Another area where Periyar was far ahead of his times was in his radical feminism, which he theorised well before the term itself was invented anywhere in the world. A big champion of widow marriage in his times, Periyar attacked the oppressive notion of female ‘chastity’ thus: “The tyranny of the male is the only reason for the absence of a separate word in our languages for describing the ‘chastity of men’.”
Of course, much water has flowed in the Kaveri since Periyar’s time and today Tamil Nadu’s ruling politicians have become notorious for rampant corruption, caste system and even forming alliances with the BJP, once seen as a hated promoter of ‘Aryan supremacy’ and Hindi chauvinism.
The State has also courted infamy in recent years for attacks on Dalits by the middle-castes who, while benefiting from the anti-Brahmin movement, do not want those further below them to assert their own rights. This was something Periyar had warned about, when he said that as long as there was a hierarchy of castes there could always be a ‘master-slave’ relationship between any of these.
Despite all this it can be said that the Dravidian movement effected the most successful social transformation in modern Indian history on the issues caste, education, assertion of language, federalism, social welfare and gender rights anywhere in the country.

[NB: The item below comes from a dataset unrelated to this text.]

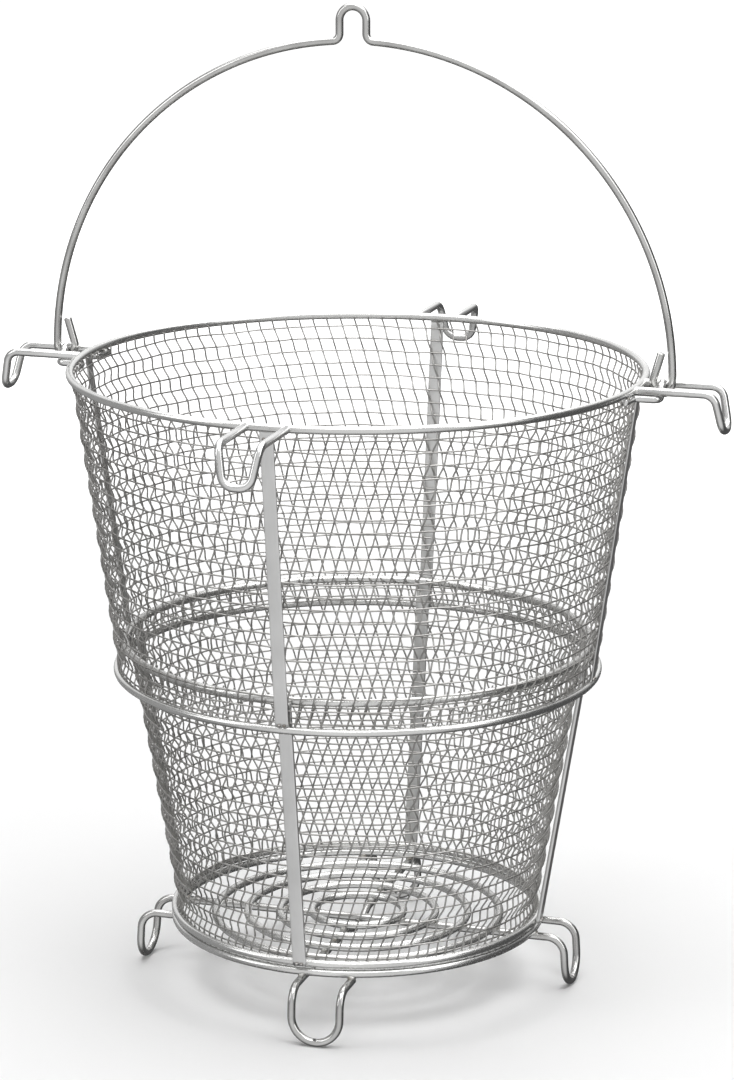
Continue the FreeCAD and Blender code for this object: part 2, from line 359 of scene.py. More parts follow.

It is not a coincidence at all that, compared to other parts of India, Tamil Nadu has the least amount of communal disturbances, with the Hindutva forces finding it extremely hard to grow here, despite many desperate attempts to do so. This is largely because Tamil Nadu, thanks to Periyar, is one of the few Indian states where the Brahmins no longer enjoy a hegemony over power or society and are unable to spread their centuries old philosophies of racism and hatred so easily.
To see Periyar as just the leader of the Tamils would be a grave mistake as his message was universal and relevant to the rest of India — especially in our times when a Brahminical theocracy is sought to be established under the garb of religious, majoritarian nationalism.